Start small if you need to. Even $50 a month adds up over time. The important thing is that both partners commit to contributing. Aim for at least three to six months of living expenses when you can, but don’t let that number discourage you. Every bit counts.

Having this safety net means you won’t have to scramble or rely on credit cards when life throws a curveball. It’s about peace of mind as much as financial security.

5. Divide Responsibilities Clearly

In many couples, one person ends up handling most of the money tasks. While it might feel convenient, it can lead to imbalance. Both partners should know how the household finances work.

Divide responsibilities in a way that feels fair. One partner might manage bill payments while the other tracks savings. Or you could rotate duties every few months. The goal is to make sure both people are engaged and informed.

This prevents surprises if one partner isn’t available and also strengthens teamwork.

6. Protect Each Other with the Right Coverage

Couples often forget about insurance until they need it. But reviewing your coverage is one of the most important habits you can build. Health, auto, renters, or life insurance can all play a role in protecting your finances.

Look at your current policies together. Do they fit your needs as a couple? Do you have gaps that could put you at risk? Revisiting these questions once a year keeps you prepared.

Having the right coverage means you’re looking out for each other, not just yourselves.

7. Keep Money Conversations Low-Stress

Money talks don’t need to feel like interrogations. Try setting aside time each month for a short check-in. Keep it light—order takeout, grab coffee, and make it part of your routine.

Use this time to review progress toward goals, upcoming expenses, and any changes in income. Celebrate small wins, like reaching a savings milestone or paying down a credit card. When you treat these talks as teamwork rather than chores, they build connection instead of tension.

Consistency matters more than perfection. The more you talk, the easier it gets.

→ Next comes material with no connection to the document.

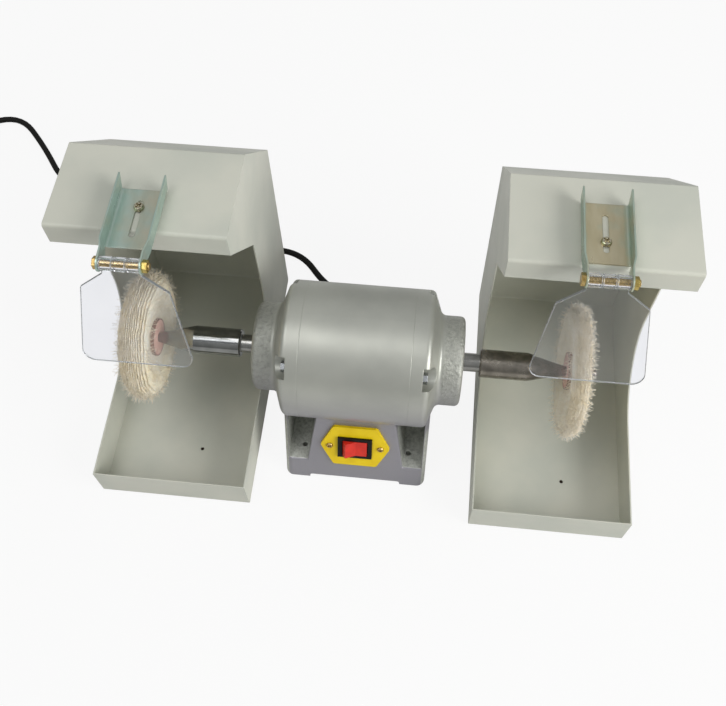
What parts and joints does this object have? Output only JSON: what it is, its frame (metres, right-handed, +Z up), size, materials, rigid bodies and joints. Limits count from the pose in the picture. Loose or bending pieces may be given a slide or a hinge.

8. Think Long-Term About Your Future Together

Daily budgeting is important, but couples also need to look further ahead. Retirement might seem distant, but the earlier you start, the better. Talk about what kind of future you both want. Do you picture traveling, starting a business, or settling in one place?

Once you know your vision, take small steps toward it. Contribute to retirement accounts, review investment options, and adjust as your situation changes. These choices don’t need to be overwhelming. Start with what you can manage now and grow from there.

Planning long-term shows commitment to a shared future, not just the present.

Money can be a tough subject, but it doesn’t have to divide couples. When you approach it as a team, it becomes another way to strengthen your relationship. Joint accounts, clear goals, open conversations, and long-term planning all build trust and stability.

You don’t have to adopt every habit at once. Start with one, like setting up a joint account or scheduling monthly check-ins. Over time, these small steps create a rhythm that feels natural.

The real goal isn’t to manage money perfectly. It’s to create habits that help you feel secure, connected, and ready for whatever comes next—together.